Quote, without change, all of the lines that follow.

---------- Data provided ----------

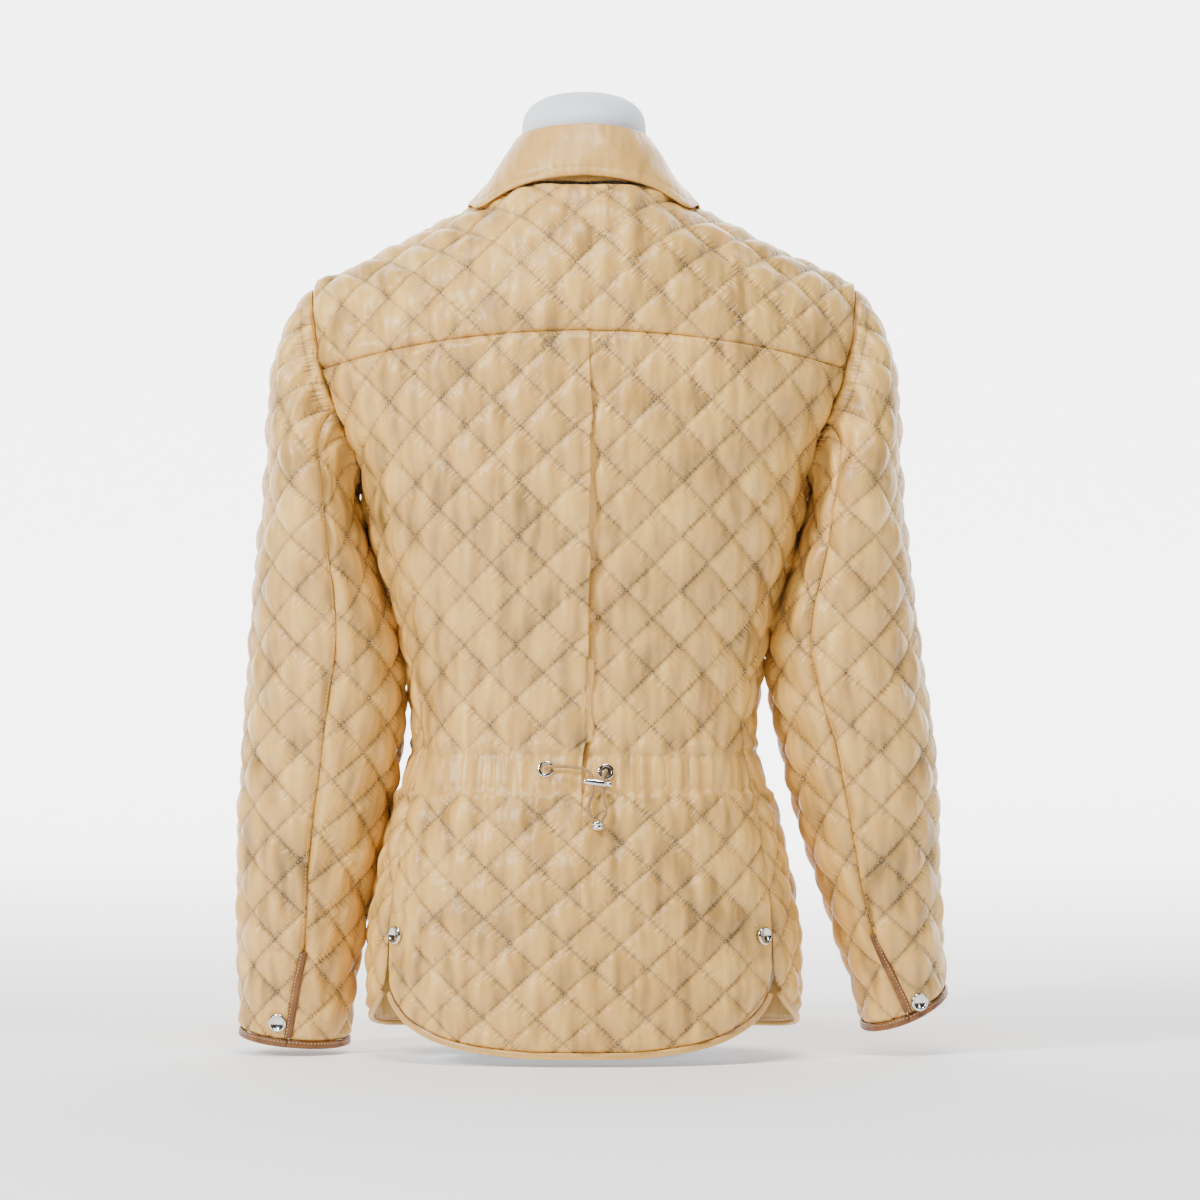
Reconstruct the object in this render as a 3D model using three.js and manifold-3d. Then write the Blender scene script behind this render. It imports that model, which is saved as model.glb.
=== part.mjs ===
// A quilted jacket on a limbless dress form. Millimetres, +Z up, the back of the jacket faces -Y.
// Cloth is a wall: its inside is plain and its outside carries the quilting. +X is the wearer's right.

import * as THREE from 'three';
import * as BufferGeometryUtils from 'three/addons/utils/BufferGeometryUtils.js';
import Module from 'manifold-3d';

const wasm = await Module();
wasm.setup();

// Cloth
const WALL = 1.7;              // shell, wadding and lining pressed together at a stitch
const PUFF = 2.8;              // how far a diamond stands above its stitches
const STEP = 20;               // half a diamond's diagonal
const SEAM = 0.22;             // each piece stops this far short of its seam line
const MARGIN = 6;              // quilted cells keep this far from a piece's edge

// Body sections: half width and the depths behind and in front of the side line
const MID_Y = 5;
const ROUND = 2.3;
const SECTIONS = [
  { z: -10, half: 158, back: 113, front: 106 },
  { z: 93, half: 158, back: 113, front: 106 },
  { z: 153, half: 148, back: 107, front: 104 },
  { z: 213, half: 133, back: 92, front: 96 },
  { z: 243, half: 125, back: 85, front: 93 },
  { z: 303, half: 130, back: 91, front: 103 },
  { z: 371, half: 151, back: 105, front: 122 },
  { z: 431, half: 165, back: 113, front: 122 },
  { z: 468, half: 184, back: 113, front: 114 },
  { z: 514, half: 204, back: 109, front: 106 },
  { z: 573, half: 218, back: 106, front: 98 },
  { z: 680, half: 226, back: 104, front: 90 },
];
const SHOULDER = [
  { x: 0, z: 673 }, { x: 30, z: 668 }, { x: 56, z: 652 }, { x: 78, z: 635 },
  { x: 110, z: 618 }, { x: 150, z: 599 }, { x: 204, z: 573 }, { x: 240, z: 552 },
];
const SHOULDER_ROUND = { back: 105, front: 165 };   // height over which each turns into the shoulder line
const TWIST = [{ z: 0, s: -5 }, { z: 228, s: -1 }, { z: 538, s: 4.5 }, { z: 700, s: 3 }];
const VENT_SHIFT = [{ z: 0, s: -6 }, { z: 228, s: -2 }, { z: 330, s: 0 }];
const UNDERARM_Z = 430;
const SIDE_ANGLE = [{ z: 0, deg: 62 }, { z: 110, deg: 62 }, { z: 228, deg: 68 }, { z: UNDERARM_Z, deg: 90 }];
const ARMHOLE = [                // how much of the half width the body pieces keep at the armhole
  { z: 430, share: 1 }, { z: 437, share: 0.985 }, { z: 455, share: 0.965 }, { z: 514, share: 0.95 },
  { z: 573, share: 0.93 },
];
const YOKE = { centre: 538, drop: 26, reach: 195 };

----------

**Answer to the exercise**
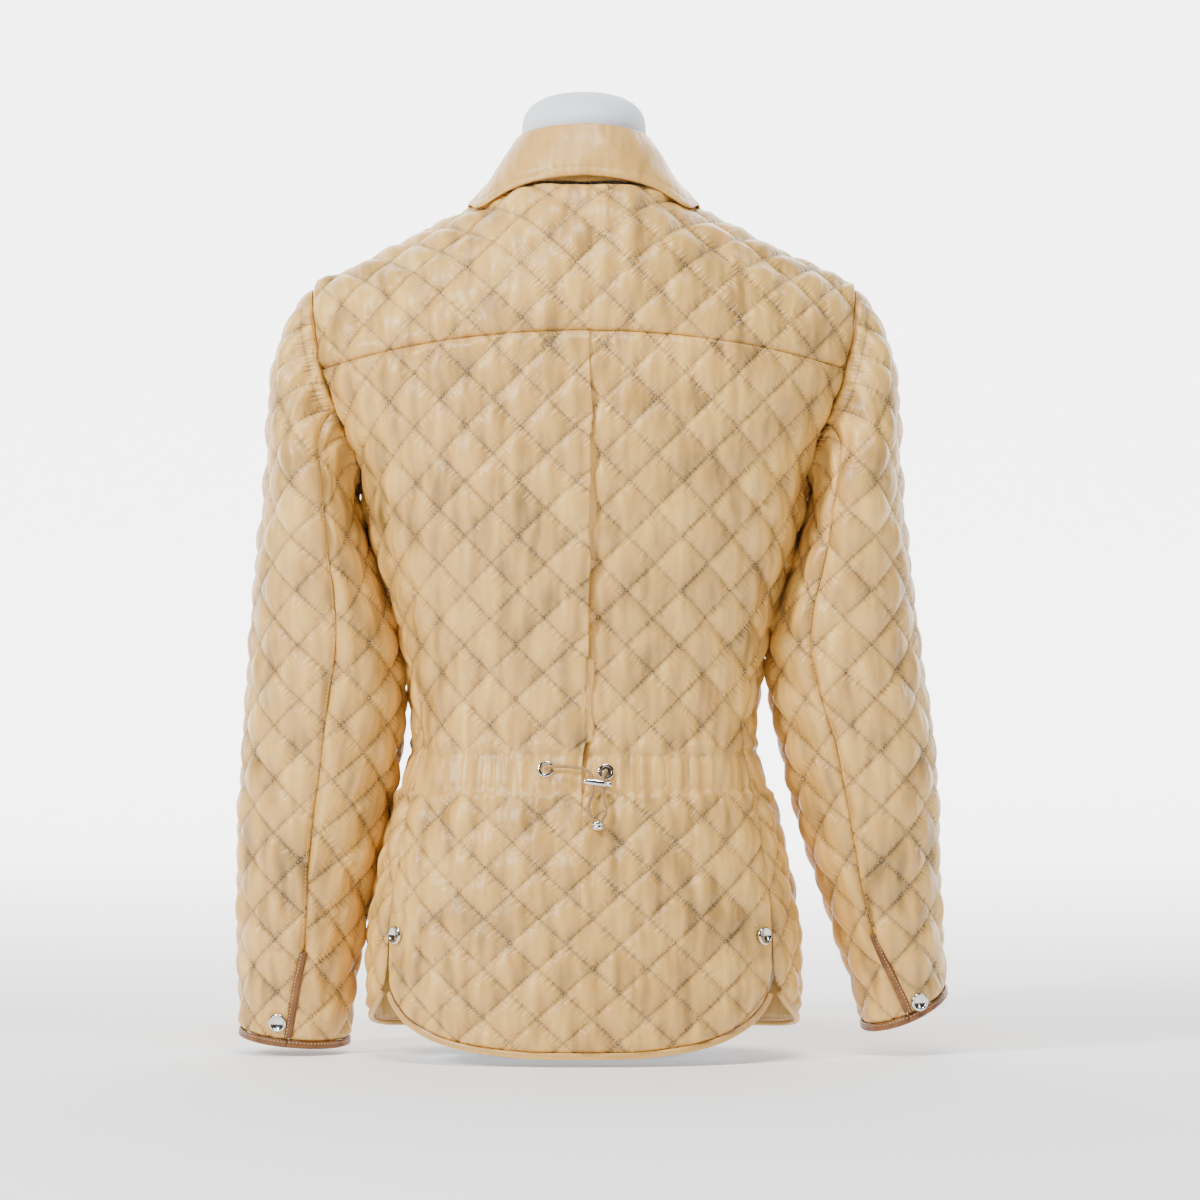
Reconstruct the object in this render as a 3D model using three.js and manifold-3d. Then write the Blender scene script behind this render. It imports that model, which is saved as model.glb.
=== part.mjs ===
// A quilted jacket on a limbless dress form. Millimetres, +Z up, the back of the jacket faces -Y.
// Cloth is a wall: its inside is plain and its outside carries the quilting. +X is the wearer's right.

import * as THREE from 'three';
import * as BufferGeometryUtils from 'three/addons/utils/BufferGeometryUtils.js';
import Module from 'manifold-3d';

const wasm = await Module();
wasm.setup();

// Cloth
const WALL = 1.7;              // shell, wadding and lining pressed together at a stitch
const PUFF = 2.8;              // how far a diamond stands above its stitches
const STEP = 20;               // half a diamond's diagonal
const SEAM = 0.22;             // each piece stops this far short of its seam line
const MARGIN = 6;              // quilted cells keep this far from a piece's edge

// Body sections: half width and the depths behind and in front of the side line
const MID_Y = 5;
const ROUND = 2.3;
const SECTIONS = [
  { z: -10, half: 158, back: 113, front: 106 },
  { z: 93, half: 158, back: 113, front: 106 },
  { z: 153, half: 148, back: 107, front: 104 },
  { z: 213, half: 133, back: 92, front: 96 },
  { z: 243, half: 125, back: 85, front: 93 },
  { z: 303, half: 130, back: 91, front: 103 },
  { z: 371, half: 151, back: 105, front: 122 },
  { z: 431, half: 165, back: 113, front: 122 },
  { z: 468, half: 184, back: 113, front: 114 },
  { z: 514, half: 204, back: 109, front: 106 },
  { z: 573, half: 218, back: 106, front: 98 },
  { z: 680, half: 226, back: 104, front: 90 },
];
const SHOULDER = [
  { x: 0, z: 673 }, { x: 30, z: 668 }, { x: 56, z: 652 }, { x: 78, z: 635 },
  { x: 110, z: 618 }, { x: 150, z: 599 }, { x: 204, z: 573 }, { x: 240, z: 552 },
];
const SHOULDER_ROUND = { back: 105, front: 165 };   // height over which each turns into the shoulder line
const TWIST = [{ z: 0, s: -5 }, { z: 228, s: -1 }, { z: 538, s: 4.5 }, { z: 700, s: 3 }];
const VENT_SHIFT = [{ z: 0, s: -6 }, { z: 228, s: -2 }, { z: 330, s: 0 }];
const UNDERARM_Z = 430;
const SIDE_ANGLE = [{ z: 0, deg: 62 }, { z: 110, deg: 62 }, { z: 228, deg: 68 }, { z: UNDERARM_Z, deg: 90 }];
const ARMHOLE = [                // how much of the half width the body pieces keep at the armhole
  { z: 430, share: 1 }, { z: 437, share: 0.985 }, { z: 455, share: 0.965 }, { z: 514, share: 0.95 },
  { z: 573, share: 0.93 },
];
const YOKE = { centre: 538, drop: 26, reach: 195 };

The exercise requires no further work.